THE REQUEST: All lines featuring the string "scene" are to be listed.

SUPPLIED INFORMATION:
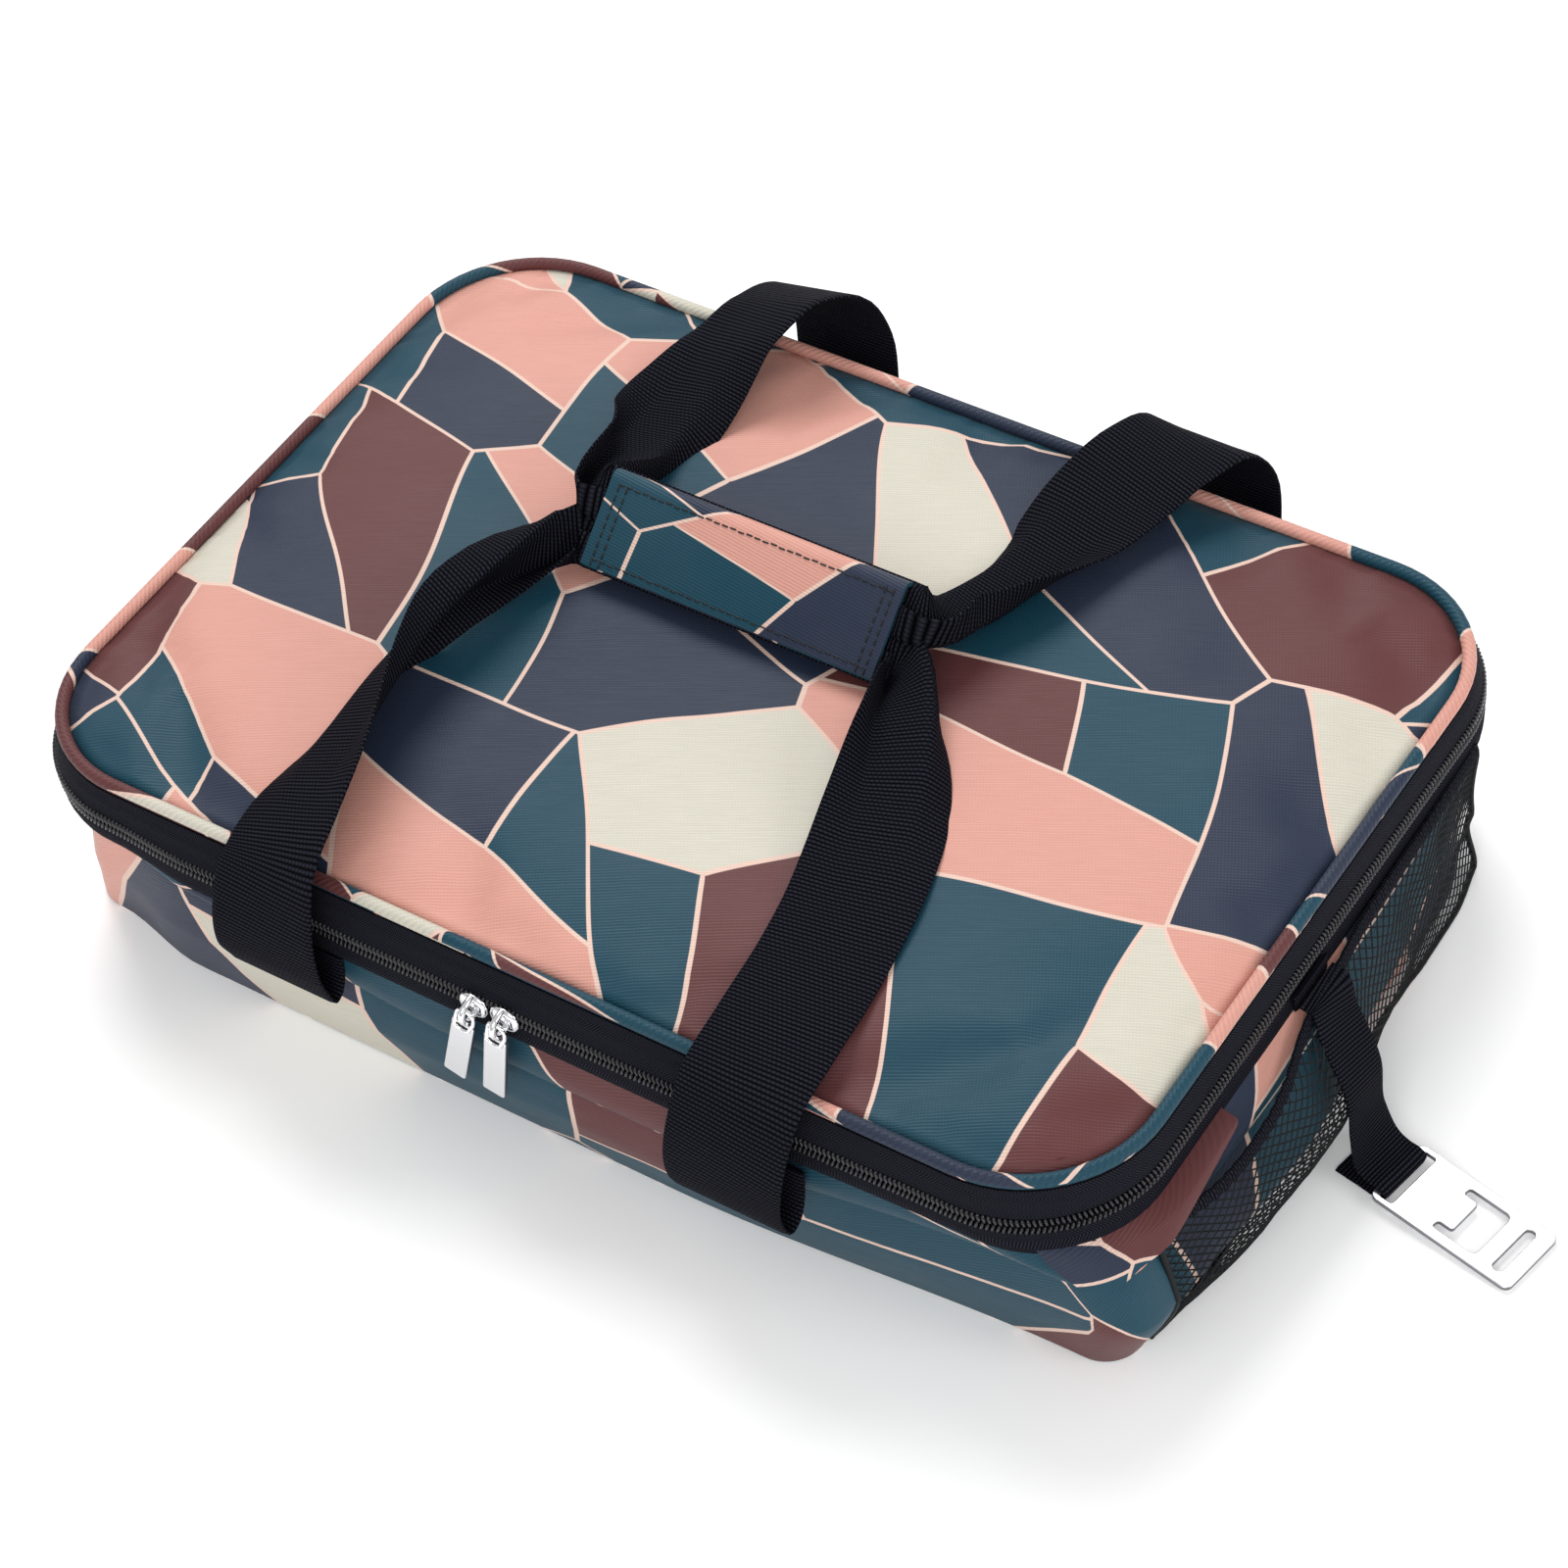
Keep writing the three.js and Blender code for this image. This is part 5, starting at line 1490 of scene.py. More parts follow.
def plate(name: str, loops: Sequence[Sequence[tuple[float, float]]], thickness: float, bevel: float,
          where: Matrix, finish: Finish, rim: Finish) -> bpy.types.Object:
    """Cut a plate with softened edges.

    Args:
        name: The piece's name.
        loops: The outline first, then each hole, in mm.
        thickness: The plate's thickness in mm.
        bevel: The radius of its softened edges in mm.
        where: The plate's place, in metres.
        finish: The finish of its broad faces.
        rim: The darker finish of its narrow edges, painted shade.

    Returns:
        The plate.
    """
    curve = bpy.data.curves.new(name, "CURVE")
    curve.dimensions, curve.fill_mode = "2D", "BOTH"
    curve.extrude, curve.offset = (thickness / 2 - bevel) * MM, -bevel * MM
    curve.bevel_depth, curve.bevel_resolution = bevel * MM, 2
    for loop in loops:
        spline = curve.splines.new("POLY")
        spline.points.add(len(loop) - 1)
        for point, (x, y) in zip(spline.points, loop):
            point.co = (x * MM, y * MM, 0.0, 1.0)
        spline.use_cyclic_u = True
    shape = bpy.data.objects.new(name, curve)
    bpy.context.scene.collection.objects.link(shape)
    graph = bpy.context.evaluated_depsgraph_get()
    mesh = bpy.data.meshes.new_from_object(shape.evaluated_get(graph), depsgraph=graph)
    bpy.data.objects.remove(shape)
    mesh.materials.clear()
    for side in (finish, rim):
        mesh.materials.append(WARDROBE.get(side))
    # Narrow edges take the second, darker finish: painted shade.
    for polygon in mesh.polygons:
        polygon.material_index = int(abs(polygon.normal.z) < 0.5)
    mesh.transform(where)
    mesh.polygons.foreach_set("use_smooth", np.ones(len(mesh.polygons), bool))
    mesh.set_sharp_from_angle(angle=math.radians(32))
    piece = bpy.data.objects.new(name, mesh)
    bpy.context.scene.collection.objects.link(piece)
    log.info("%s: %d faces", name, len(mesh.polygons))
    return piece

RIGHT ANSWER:
Keep writing the three.js and Blender code for this image. This is part 5, starting at line 1490 of scene.py. More parts follow.
    bpy.context.scene.collection.objects.link(shape)
    bpy.context.scene.collection.objects.link(piece)